Dear Faculty, Staff, and Students,

Those of us who are Christian begin the season of Lent at a fraught time for our world. As we pray for peace and stand in solidarity with the people of Ukraine, I am reminded of the critical importance of our work at Notre Dame to heal, unify, and enlighten. I write to you today about the launch of a process of reflection about how we can best fulfill Notre Dame’s mission in the coming years.

The University Strategic Planning Process

Every decade the University engages in a strategic planning process to establish a framework for our future. I write today to announce the creation of seven advisory committees, each of which will focus on one of seven themes that will help shape our priorities in the coming years. These themes have been identified through the invaluable faculty input we received from the Moment to See, Courage to Act process and in consultation with the deans and other University leaders, who brought insights and perspectives from their own planning processes. Each of these themes is aligned with Notre Dame’s mission, will advance key University goals, and reflects important and enduring questions and challenges facing our nation, the world, and the Church. Building on work that is already underway, we hope that we can leverage current areas of strength and amplify our impact through interdisciplinary collaboration and additional investment.

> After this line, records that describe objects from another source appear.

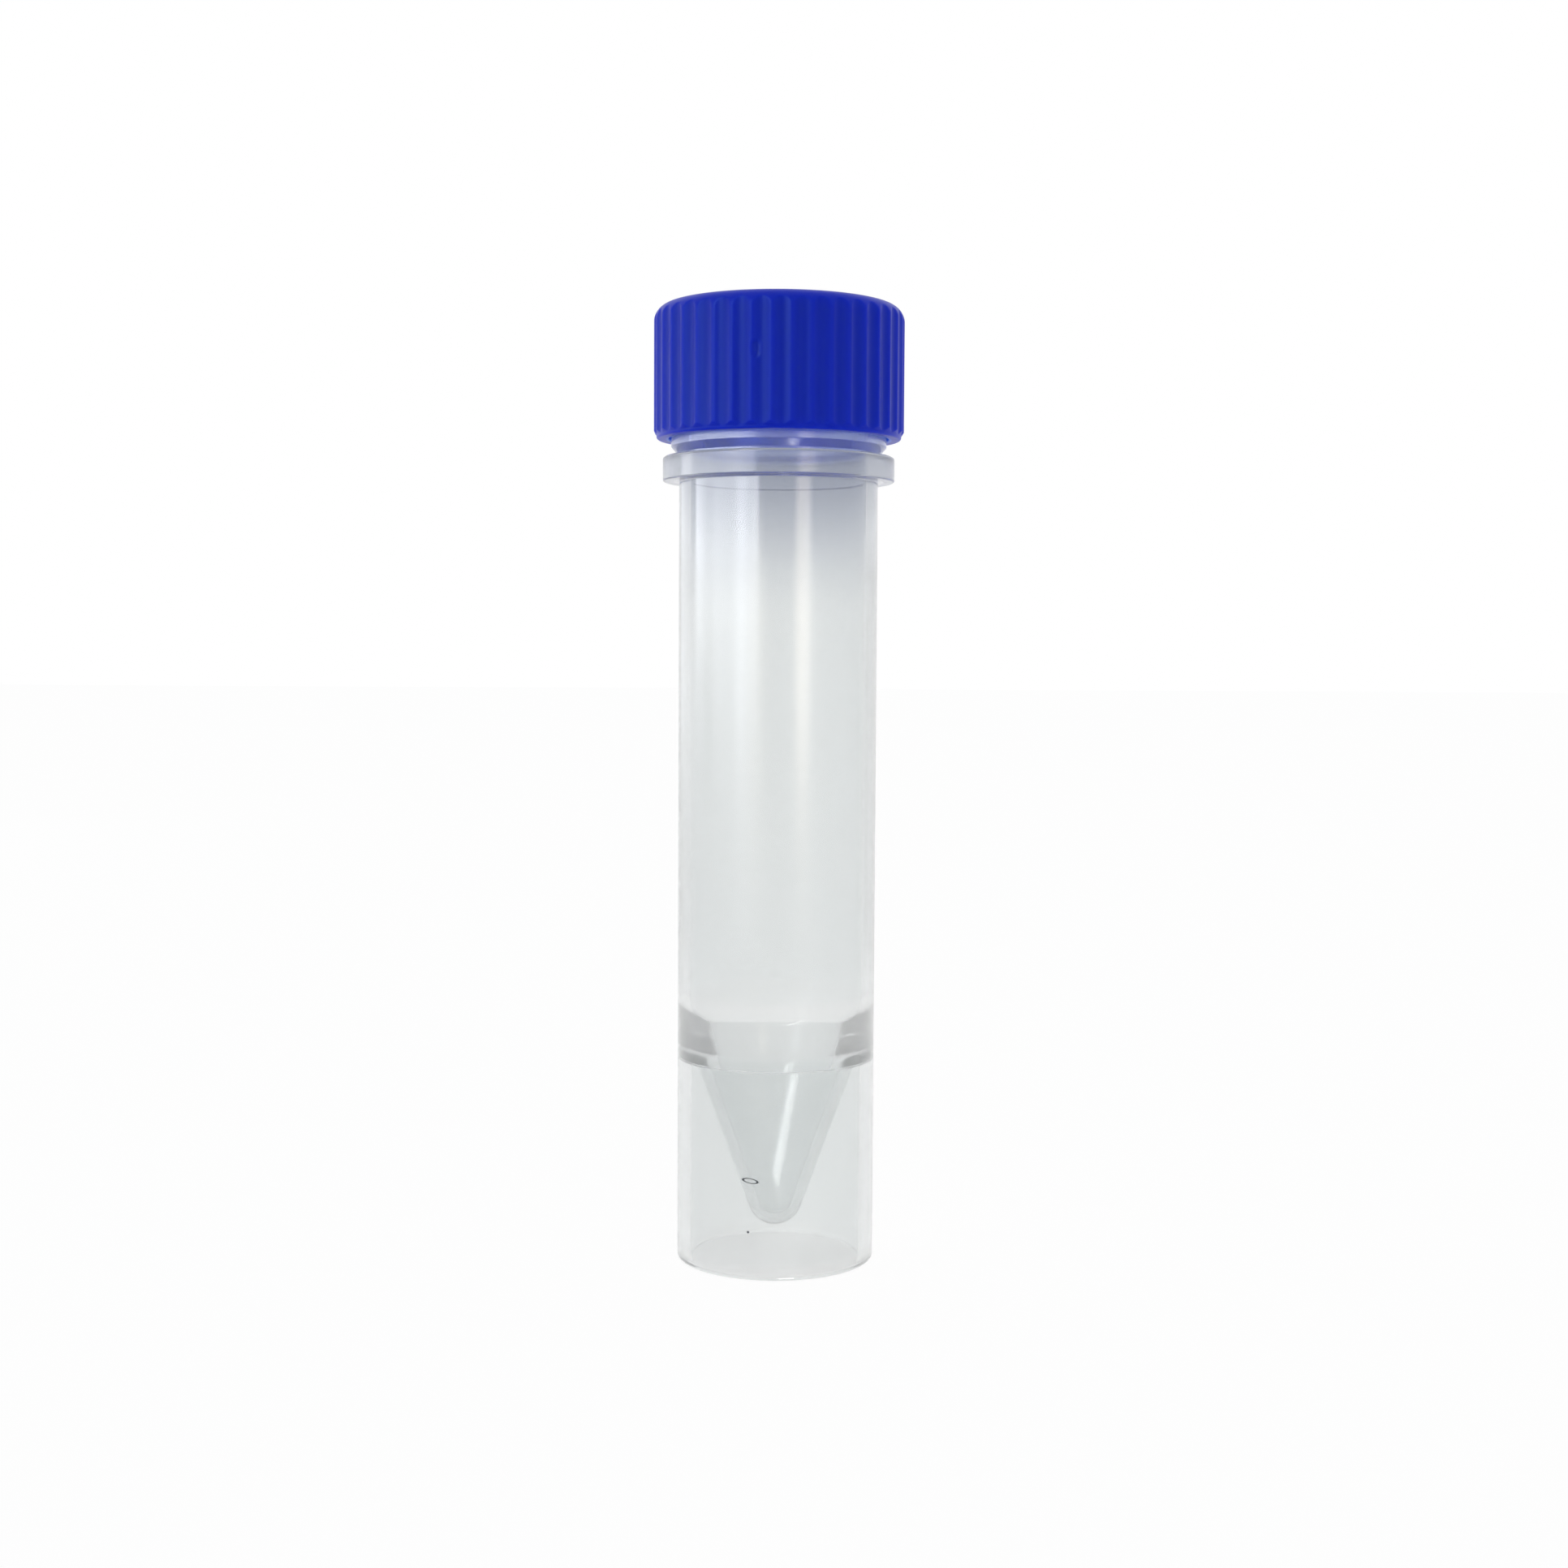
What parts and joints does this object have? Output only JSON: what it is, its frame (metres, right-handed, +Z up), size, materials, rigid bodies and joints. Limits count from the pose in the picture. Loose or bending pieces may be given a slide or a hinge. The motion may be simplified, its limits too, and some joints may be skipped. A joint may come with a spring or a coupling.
{
  "type": "self-standing conical screw cap tube",
  "caption": "Translucent conical sample tube that stands on its own open skirt, with a collar, a ribbed screw cap and a soft sealing washer.",
  "frame": {"origin": "centre of the ring that the tube stands on", "axes": "+Z up along the tube's axis from the standing ring to the cap, +X to the right and +Y away from the viewer in the front view"},
  "size_m": [0.0206, 0.0206, 0.079],
  "materials": {
    "tube": "natural translucent polypropylene, injection moulded, semi-gloss",
    "cap": "blue coloured polyethylene, injection moulded, satin",
    "sealing_washer": "white silicone rubber, matt"
  },
  "bodies": {
    "tube": {"tube": "tube"},
    "washer": {"sealing_washer": "sealing_washer"},
    "cap": {"cap": "cap"}
  },
  "joints": [
    {"name": "cap_lift", "type": "slide", "parent": "tube", "child": "washer", "axis": [0, 0, 1], "range_m": [0, 0.012]},
    {"name": "cap_turn", "type": "hinge", "parent": "washer", "child": "cap", "pos_m": [0, 0, 0.0768], "axis": [0, 0, 1], "range_deg": [0, 1440]}
  ],
  "couplings": [
    {"joint": "cap_lift", "follows": "cap_turn", "m_per_rad": 0.00047746}
  ]
}
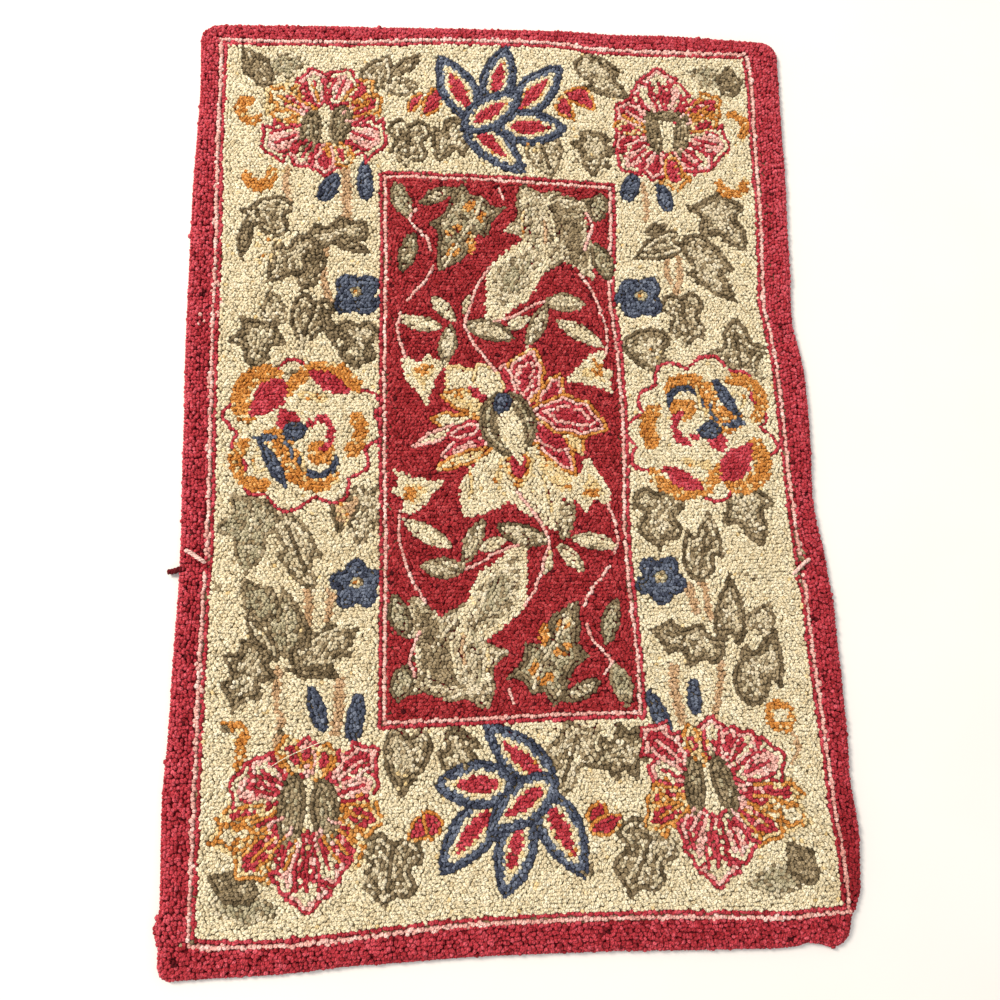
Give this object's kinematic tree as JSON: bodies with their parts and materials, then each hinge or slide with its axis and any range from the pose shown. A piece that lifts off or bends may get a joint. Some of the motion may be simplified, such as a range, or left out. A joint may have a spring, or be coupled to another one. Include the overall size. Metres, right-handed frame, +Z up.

The seven University Themes are:

  • Opportunities for Excellence/Distinction in Key Research and Scholarship Areas—What are the areas, across the University and across disciplines, poised for distinction? How can we take next steps in these areas?
  • Sustainability and Integral Development—How can we, through education, research, and creative interdisciplinary initiatives, respond to “the urgent challenge to protect our common home,” as Pope Francis wrote in Laudato Si’? How can we contribute to a transition to a cleaner future where the burdens of change are equitably borne?
  • Poverty and Equity—How can our educational and research efforts address poverty, inequity, and obstacles to access, nationally and globally?
  • Health/Well-being—What are the ways in which the University can contribute to human health and well-being? How can the University help to address health disparities and inequities?
  • Global/International—What further steps can we take to internationalize Notre Dame in the education we offer, the research and scholarship we do, the engagement of international students and scholars on our campus, and the presence we have around the globe?
  • Diversity, Equity, and Inclusion—What further steps can we take in education, research, and University practices to foster respect for the dignity of every human person, combat the sin of racism, and build an inclusive society in which every person can flourish?
  • A Catholic University in Service to the Church and the World—How can we become even more an intellectual center for Catholicism, serve the global Church, foster a dialogue between faith and reason, encourage fruitful engagement among Christian Churches and the world’s great religious traditions, and respond to the growing secularism of our time? 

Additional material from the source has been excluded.